• DATA

-----

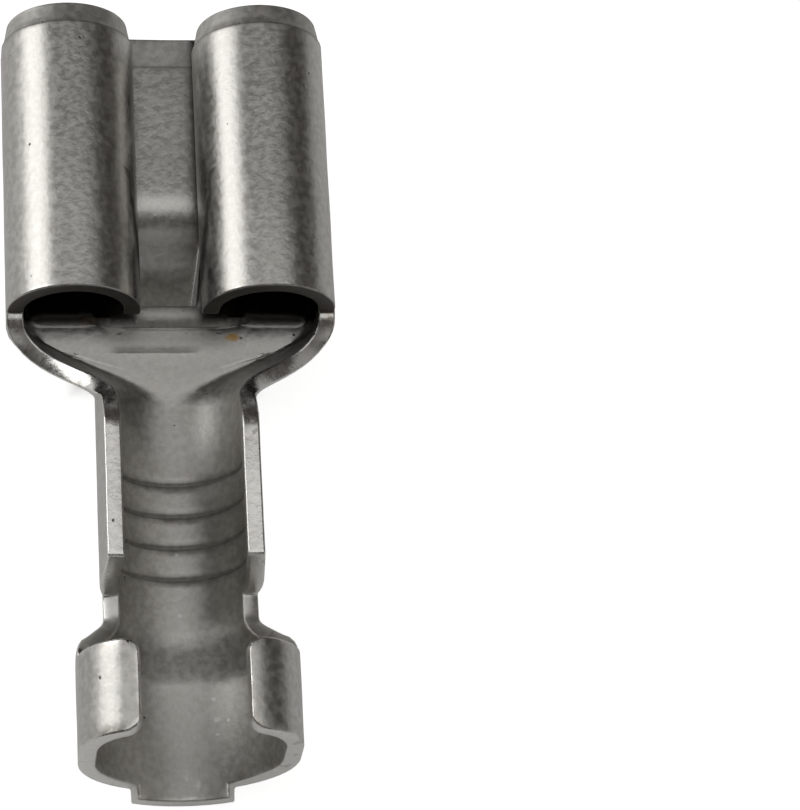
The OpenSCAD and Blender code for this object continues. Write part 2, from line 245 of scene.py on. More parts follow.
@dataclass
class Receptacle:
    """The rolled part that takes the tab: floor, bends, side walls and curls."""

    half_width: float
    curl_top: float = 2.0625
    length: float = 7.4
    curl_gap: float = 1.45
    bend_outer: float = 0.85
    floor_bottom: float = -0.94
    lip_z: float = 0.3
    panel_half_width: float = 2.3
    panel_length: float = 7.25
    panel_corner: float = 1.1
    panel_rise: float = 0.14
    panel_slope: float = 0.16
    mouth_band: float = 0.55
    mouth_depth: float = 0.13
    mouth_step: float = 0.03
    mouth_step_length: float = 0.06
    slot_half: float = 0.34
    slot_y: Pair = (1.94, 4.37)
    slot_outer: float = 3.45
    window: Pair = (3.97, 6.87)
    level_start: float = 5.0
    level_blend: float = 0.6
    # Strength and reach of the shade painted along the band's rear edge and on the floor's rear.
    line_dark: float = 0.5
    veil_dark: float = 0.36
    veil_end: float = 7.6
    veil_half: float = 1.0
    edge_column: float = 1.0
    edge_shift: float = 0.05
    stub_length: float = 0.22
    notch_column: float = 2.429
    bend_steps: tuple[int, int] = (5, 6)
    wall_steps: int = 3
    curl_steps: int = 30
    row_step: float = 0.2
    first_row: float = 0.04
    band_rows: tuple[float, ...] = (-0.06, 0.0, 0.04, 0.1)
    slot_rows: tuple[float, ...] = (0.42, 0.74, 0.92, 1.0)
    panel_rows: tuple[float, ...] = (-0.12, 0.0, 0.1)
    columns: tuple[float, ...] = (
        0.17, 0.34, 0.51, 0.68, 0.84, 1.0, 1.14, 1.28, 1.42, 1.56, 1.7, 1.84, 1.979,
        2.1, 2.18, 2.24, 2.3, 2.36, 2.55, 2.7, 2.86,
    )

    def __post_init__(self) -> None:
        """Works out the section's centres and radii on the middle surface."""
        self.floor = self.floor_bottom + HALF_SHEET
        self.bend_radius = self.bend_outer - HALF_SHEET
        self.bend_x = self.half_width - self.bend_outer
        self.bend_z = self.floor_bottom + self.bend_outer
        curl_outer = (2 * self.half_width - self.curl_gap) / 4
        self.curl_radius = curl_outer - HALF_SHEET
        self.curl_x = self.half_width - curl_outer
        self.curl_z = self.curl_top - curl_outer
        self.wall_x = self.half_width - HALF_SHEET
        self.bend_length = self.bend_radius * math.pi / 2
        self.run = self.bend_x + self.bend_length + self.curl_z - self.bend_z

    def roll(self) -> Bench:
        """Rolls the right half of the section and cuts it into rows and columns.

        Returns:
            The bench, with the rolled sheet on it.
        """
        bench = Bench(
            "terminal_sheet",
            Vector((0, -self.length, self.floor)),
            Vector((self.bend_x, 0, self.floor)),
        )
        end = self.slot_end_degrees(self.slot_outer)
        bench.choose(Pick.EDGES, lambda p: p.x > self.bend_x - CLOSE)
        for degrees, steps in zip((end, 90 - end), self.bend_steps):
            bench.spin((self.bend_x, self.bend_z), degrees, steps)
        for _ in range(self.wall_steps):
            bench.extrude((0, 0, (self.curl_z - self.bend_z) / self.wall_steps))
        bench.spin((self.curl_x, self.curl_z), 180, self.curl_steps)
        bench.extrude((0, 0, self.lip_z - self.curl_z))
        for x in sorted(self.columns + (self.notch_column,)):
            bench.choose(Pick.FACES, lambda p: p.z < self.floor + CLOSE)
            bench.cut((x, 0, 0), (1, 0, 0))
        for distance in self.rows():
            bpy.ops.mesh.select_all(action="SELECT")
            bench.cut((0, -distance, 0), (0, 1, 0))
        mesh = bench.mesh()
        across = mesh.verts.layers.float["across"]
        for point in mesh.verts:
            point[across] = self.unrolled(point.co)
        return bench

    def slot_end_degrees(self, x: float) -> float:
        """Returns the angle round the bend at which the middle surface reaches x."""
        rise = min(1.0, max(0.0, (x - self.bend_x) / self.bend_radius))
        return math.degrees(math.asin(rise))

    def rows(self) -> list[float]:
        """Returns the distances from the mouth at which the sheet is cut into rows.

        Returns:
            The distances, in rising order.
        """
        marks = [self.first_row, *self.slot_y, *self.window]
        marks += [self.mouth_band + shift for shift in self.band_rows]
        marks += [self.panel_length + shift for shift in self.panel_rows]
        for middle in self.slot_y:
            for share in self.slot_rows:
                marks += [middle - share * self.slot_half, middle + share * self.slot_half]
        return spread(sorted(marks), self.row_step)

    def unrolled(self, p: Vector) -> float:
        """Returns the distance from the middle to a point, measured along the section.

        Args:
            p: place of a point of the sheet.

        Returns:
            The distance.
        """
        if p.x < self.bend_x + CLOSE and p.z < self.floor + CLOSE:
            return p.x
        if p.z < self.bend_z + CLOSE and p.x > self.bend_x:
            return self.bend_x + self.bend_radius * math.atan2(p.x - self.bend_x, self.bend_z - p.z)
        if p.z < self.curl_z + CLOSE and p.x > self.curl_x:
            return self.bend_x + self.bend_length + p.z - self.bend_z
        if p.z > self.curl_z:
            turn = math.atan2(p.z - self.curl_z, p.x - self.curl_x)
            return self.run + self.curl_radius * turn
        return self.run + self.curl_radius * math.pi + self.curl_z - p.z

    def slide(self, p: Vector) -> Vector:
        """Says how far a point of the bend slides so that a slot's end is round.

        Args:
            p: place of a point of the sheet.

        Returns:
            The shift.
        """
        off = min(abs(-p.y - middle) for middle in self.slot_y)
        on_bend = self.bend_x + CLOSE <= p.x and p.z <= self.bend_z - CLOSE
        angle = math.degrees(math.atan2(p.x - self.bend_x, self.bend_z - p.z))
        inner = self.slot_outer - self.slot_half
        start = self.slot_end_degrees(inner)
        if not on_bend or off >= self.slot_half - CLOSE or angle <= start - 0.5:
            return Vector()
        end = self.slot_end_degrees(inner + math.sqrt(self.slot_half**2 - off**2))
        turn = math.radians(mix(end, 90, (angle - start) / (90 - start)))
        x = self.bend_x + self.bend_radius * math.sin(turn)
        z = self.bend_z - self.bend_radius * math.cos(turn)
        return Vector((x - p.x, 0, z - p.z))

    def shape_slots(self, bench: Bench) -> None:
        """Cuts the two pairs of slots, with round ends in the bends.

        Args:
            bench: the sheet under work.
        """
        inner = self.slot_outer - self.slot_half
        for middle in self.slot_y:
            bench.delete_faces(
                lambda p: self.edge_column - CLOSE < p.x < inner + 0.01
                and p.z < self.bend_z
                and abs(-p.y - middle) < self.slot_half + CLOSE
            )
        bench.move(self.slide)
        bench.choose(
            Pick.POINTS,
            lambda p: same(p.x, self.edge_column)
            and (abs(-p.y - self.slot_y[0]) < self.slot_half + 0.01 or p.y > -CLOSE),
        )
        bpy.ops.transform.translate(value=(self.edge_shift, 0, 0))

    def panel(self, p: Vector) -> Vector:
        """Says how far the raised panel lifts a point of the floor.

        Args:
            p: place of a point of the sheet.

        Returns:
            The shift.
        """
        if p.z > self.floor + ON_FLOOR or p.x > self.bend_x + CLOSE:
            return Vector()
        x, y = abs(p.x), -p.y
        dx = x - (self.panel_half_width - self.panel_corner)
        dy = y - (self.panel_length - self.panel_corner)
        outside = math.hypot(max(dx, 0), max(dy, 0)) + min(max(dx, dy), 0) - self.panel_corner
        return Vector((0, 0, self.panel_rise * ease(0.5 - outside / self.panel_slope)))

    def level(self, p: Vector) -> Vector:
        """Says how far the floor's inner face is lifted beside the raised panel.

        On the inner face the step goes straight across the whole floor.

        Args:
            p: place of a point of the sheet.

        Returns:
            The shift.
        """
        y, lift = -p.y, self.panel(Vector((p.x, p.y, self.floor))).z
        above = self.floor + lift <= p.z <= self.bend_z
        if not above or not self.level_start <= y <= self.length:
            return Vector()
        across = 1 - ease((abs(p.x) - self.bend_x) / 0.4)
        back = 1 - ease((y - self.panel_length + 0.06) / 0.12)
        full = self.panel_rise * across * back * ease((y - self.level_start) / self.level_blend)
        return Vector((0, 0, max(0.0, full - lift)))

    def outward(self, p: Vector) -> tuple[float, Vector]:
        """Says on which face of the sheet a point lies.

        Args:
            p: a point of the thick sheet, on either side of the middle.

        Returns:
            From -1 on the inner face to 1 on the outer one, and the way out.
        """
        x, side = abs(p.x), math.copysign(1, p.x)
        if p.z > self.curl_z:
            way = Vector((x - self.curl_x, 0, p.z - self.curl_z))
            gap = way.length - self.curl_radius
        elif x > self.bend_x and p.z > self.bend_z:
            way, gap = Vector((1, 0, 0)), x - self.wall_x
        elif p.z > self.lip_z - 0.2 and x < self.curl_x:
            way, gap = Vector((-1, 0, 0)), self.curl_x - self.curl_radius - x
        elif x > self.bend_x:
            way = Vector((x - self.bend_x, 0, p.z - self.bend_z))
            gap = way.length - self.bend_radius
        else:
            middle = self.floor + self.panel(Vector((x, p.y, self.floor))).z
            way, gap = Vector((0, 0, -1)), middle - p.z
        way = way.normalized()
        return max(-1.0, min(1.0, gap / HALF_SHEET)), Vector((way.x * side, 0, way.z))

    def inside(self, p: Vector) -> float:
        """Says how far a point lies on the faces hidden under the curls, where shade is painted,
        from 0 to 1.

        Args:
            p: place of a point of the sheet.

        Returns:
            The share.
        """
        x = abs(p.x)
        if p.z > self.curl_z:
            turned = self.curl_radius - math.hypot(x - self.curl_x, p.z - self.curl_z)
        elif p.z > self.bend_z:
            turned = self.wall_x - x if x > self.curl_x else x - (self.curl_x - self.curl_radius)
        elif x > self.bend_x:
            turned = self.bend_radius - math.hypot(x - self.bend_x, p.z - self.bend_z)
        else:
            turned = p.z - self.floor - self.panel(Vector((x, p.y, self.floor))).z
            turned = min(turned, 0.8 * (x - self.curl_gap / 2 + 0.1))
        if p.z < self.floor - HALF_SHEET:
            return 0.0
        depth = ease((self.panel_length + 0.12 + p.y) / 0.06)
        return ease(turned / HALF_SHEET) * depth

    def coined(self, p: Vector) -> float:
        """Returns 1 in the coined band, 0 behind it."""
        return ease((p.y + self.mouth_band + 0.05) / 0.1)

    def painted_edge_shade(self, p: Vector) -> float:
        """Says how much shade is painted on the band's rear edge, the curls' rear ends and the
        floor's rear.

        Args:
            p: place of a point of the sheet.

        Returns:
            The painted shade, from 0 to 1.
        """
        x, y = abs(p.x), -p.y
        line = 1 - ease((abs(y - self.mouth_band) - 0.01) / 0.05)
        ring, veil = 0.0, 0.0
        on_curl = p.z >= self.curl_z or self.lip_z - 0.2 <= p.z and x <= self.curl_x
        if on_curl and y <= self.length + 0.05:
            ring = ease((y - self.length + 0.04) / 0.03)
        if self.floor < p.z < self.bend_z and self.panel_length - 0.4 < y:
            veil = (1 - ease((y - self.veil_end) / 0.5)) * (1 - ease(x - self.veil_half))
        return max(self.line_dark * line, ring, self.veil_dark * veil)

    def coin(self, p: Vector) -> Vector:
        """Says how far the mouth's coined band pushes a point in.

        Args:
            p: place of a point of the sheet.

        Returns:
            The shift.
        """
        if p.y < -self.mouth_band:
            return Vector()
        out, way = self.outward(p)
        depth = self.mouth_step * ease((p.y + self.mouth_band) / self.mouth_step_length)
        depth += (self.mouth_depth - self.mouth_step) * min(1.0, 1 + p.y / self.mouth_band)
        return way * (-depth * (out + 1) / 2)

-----

• WHAT IS NEEDED
Begin with the first line of the listing and copy exactly through the line that contains "rolled part that", please, keeping both ends and leaving out everything after.

• TASK ANSWER
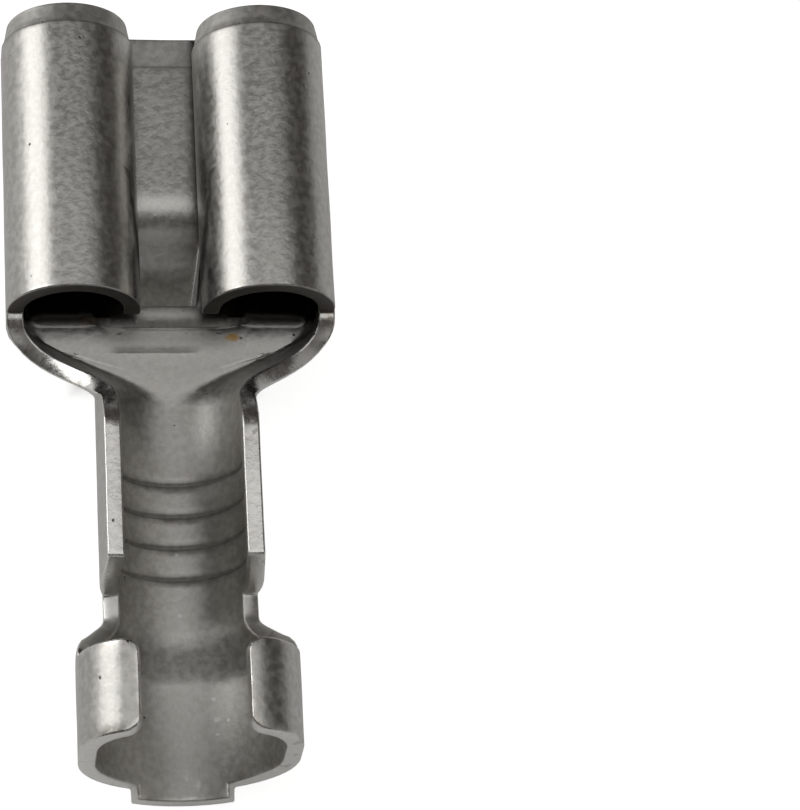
The OpenSCAD and Blender code for this object continues. Write part 2, from line 245 of scene.py on. More parts follow.
@dataclass
class Receptacle:
    """The rolled part that takes the tab: floor, bends, side walls and curls."""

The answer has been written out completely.